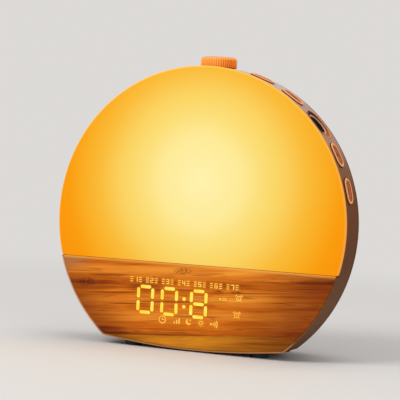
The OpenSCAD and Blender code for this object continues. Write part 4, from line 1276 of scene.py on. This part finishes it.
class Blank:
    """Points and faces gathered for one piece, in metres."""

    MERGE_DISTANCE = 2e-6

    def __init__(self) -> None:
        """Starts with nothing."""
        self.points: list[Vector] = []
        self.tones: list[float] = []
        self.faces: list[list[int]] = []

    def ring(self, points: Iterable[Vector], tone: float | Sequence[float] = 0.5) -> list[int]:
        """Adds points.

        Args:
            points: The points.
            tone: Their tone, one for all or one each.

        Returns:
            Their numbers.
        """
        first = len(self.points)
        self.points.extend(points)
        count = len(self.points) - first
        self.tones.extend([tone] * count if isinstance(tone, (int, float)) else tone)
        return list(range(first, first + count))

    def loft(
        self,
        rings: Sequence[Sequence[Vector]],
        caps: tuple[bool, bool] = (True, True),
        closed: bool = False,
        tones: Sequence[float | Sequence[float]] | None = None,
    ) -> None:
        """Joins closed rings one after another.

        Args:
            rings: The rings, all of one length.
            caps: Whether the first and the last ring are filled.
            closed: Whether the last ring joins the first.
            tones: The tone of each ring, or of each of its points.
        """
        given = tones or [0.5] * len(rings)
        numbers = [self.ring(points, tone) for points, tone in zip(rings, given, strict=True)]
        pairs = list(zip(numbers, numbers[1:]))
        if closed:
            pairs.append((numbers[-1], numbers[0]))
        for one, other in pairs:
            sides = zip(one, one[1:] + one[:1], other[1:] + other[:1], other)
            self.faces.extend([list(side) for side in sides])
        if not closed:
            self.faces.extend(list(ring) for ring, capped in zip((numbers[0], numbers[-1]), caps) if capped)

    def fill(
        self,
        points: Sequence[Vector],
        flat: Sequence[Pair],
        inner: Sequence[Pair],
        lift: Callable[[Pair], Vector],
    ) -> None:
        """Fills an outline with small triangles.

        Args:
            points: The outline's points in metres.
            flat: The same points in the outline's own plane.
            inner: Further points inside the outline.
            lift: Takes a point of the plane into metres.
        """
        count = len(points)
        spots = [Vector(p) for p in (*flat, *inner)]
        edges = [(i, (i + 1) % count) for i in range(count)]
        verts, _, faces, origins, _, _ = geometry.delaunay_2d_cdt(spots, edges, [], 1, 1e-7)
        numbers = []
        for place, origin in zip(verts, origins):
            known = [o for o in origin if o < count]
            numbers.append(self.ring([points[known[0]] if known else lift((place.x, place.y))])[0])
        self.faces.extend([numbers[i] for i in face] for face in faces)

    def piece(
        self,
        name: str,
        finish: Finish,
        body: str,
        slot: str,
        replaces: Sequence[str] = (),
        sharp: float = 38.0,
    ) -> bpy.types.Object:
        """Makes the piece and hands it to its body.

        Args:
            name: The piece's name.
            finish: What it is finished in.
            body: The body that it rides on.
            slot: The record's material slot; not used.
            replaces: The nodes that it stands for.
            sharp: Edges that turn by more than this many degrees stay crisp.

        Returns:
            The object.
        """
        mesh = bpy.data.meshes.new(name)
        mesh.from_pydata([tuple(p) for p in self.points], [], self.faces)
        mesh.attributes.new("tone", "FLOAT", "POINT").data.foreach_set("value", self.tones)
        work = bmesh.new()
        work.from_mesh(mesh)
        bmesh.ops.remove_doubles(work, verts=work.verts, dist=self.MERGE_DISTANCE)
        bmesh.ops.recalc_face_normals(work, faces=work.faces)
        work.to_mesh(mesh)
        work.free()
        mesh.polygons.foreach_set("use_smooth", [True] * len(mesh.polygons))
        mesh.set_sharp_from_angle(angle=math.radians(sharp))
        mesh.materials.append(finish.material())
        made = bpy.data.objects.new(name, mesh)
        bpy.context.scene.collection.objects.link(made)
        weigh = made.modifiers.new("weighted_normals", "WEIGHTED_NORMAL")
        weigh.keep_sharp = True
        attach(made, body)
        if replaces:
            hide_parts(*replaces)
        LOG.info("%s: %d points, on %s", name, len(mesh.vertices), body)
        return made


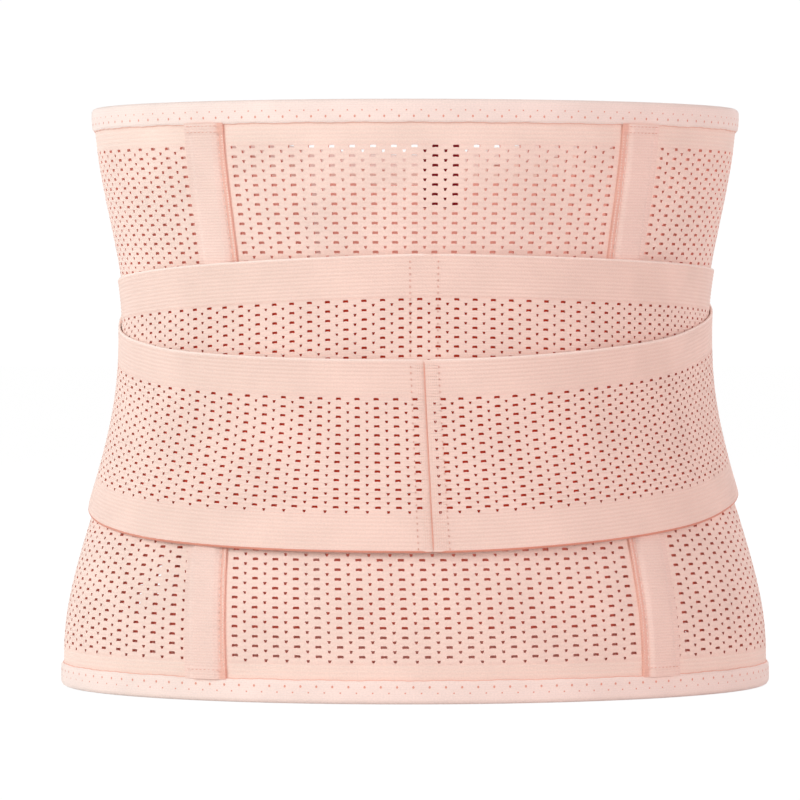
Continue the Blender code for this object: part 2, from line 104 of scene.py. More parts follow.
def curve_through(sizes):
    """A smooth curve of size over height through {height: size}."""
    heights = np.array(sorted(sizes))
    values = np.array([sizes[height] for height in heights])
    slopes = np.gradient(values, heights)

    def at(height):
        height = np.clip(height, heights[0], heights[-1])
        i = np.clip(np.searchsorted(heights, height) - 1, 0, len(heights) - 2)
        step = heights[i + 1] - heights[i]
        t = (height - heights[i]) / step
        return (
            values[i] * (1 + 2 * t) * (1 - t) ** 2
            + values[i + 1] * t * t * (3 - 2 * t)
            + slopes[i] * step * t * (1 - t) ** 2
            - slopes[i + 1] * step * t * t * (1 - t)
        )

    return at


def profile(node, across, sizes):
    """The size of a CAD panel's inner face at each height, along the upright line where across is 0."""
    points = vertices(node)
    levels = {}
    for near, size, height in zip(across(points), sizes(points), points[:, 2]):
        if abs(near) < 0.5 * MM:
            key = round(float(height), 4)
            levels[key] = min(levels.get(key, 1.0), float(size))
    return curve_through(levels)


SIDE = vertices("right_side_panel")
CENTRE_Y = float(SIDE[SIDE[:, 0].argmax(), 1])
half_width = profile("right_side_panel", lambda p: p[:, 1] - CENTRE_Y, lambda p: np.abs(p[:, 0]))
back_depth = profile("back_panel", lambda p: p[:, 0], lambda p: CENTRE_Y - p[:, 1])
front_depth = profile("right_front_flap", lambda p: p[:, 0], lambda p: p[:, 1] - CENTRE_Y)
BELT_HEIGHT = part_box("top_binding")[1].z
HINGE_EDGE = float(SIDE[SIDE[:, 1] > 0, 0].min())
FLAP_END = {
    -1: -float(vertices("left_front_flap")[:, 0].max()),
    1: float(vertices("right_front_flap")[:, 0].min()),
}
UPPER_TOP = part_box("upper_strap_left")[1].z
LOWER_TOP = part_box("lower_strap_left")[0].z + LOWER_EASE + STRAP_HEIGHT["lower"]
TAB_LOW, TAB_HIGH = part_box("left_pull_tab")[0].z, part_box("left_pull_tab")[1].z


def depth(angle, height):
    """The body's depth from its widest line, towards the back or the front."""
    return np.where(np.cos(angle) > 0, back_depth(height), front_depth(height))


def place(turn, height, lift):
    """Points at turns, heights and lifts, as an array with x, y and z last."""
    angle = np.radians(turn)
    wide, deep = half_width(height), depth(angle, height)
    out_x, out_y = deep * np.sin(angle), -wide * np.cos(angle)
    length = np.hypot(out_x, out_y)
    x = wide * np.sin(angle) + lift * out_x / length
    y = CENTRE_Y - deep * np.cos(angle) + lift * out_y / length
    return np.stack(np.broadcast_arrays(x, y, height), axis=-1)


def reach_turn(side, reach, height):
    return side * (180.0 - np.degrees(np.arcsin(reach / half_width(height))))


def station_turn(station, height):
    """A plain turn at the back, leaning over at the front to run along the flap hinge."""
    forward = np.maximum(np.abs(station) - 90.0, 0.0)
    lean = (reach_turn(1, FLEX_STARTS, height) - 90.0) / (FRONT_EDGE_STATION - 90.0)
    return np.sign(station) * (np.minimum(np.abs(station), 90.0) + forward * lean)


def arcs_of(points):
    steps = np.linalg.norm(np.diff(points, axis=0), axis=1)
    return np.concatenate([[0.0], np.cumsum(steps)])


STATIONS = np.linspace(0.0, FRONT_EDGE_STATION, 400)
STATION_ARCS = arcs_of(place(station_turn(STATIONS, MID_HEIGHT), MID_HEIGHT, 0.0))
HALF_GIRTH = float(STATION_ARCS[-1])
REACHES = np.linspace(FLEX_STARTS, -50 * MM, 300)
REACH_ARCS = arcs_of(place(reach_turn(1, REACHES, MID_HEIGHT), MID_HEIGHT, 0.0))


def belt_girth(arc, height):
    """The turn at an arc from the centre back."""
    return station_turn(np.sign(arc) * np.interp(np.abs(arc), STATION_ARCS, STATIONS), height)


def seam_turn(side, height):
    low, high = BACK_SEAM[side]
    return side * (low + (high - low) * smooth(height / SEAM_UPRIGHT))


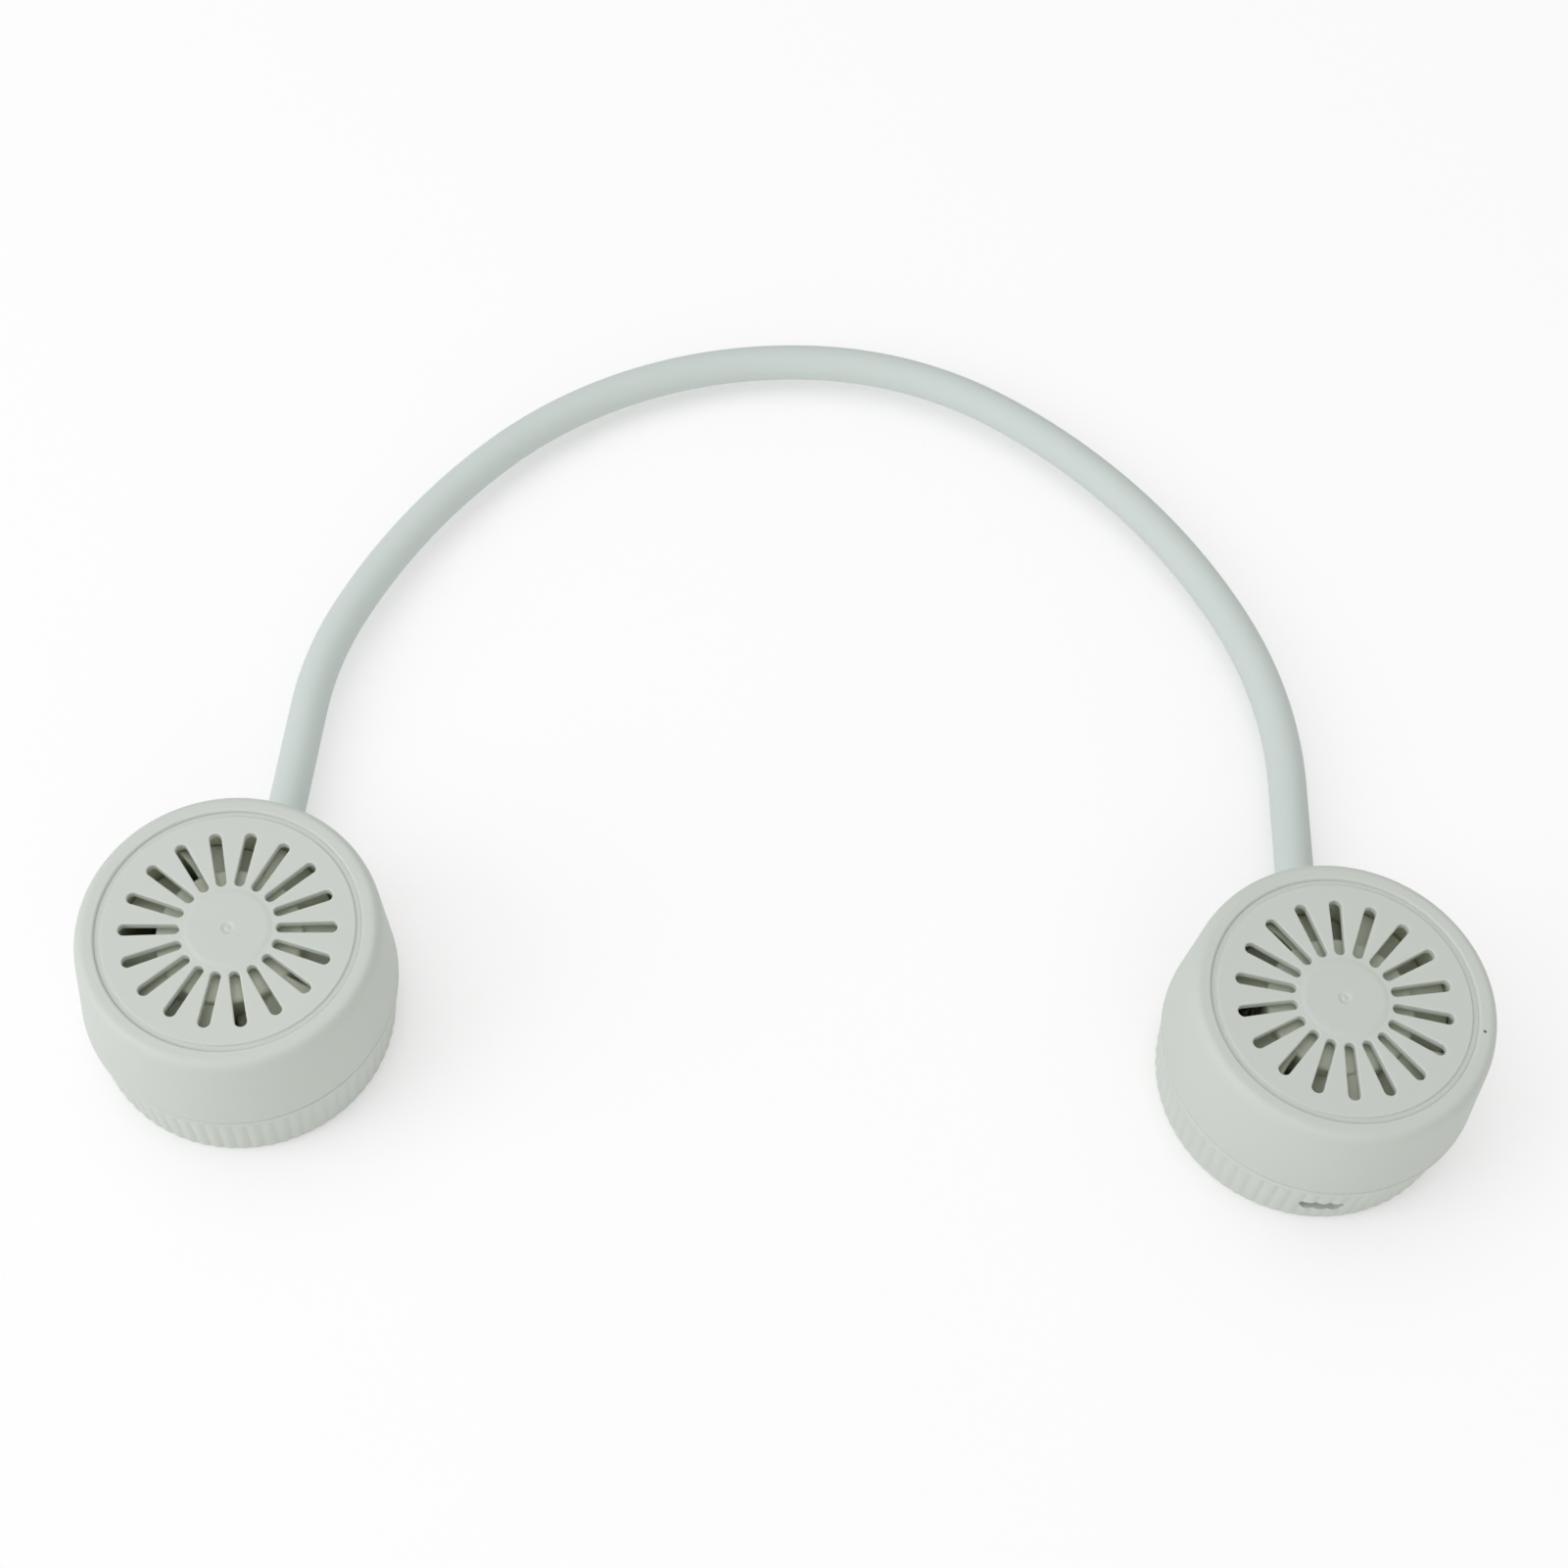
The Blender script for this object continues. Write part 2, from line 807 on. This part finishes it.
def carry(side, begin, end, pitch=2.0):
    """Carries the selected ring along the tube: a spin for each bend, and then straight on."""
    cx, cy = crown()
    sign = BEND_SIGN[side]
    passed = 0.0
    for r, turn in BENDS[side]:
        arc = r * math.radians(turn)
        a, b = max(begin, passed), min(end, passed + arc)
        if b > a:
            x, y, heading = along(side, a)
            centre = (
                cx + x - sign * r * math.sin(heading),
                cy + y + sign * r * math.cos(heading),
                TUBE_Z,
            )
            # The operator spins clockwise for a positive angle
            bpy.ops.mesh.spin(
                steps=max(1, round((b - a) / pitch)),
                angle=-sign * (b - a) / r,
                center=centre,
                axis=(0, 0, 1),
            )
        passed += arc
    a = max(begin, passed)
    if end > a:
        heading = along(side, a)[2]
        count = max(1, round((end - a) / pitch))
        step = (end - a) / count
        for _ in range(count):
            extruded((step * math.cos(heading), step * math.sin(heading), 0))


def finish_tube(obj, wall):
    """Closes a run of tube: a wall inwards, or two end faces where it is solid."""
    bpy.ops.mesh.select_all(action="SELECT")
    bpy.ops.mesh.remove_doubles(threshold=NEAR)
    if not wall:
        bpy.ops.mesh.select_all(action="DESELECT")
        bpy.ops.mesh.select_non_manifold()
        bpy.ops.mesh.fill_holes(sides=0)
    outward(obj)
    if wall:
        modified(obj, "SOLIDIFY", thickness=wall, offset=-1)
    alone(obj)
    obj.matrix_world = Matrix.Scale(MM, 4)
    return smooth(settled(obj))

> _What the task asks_
Quote the listing above from its first line to the line with "MERGE_DISTANCE = 2e-6", inclusive, and add nothing.

> _Answer in full_
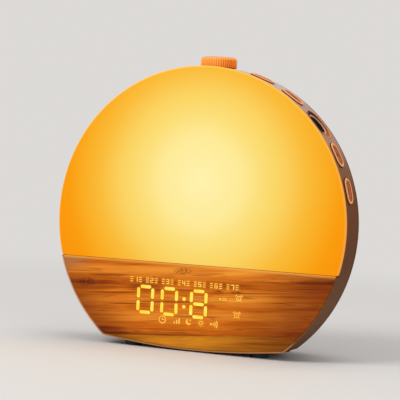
The OpenSCAD and Blender code for this object continues. Write part 4, from line 1276 of scene.py on. This part finishes it.
class Blank:
    """Points and faces gathered for one piece, in metres."""

    MERGE_DISTANCE = 2e-6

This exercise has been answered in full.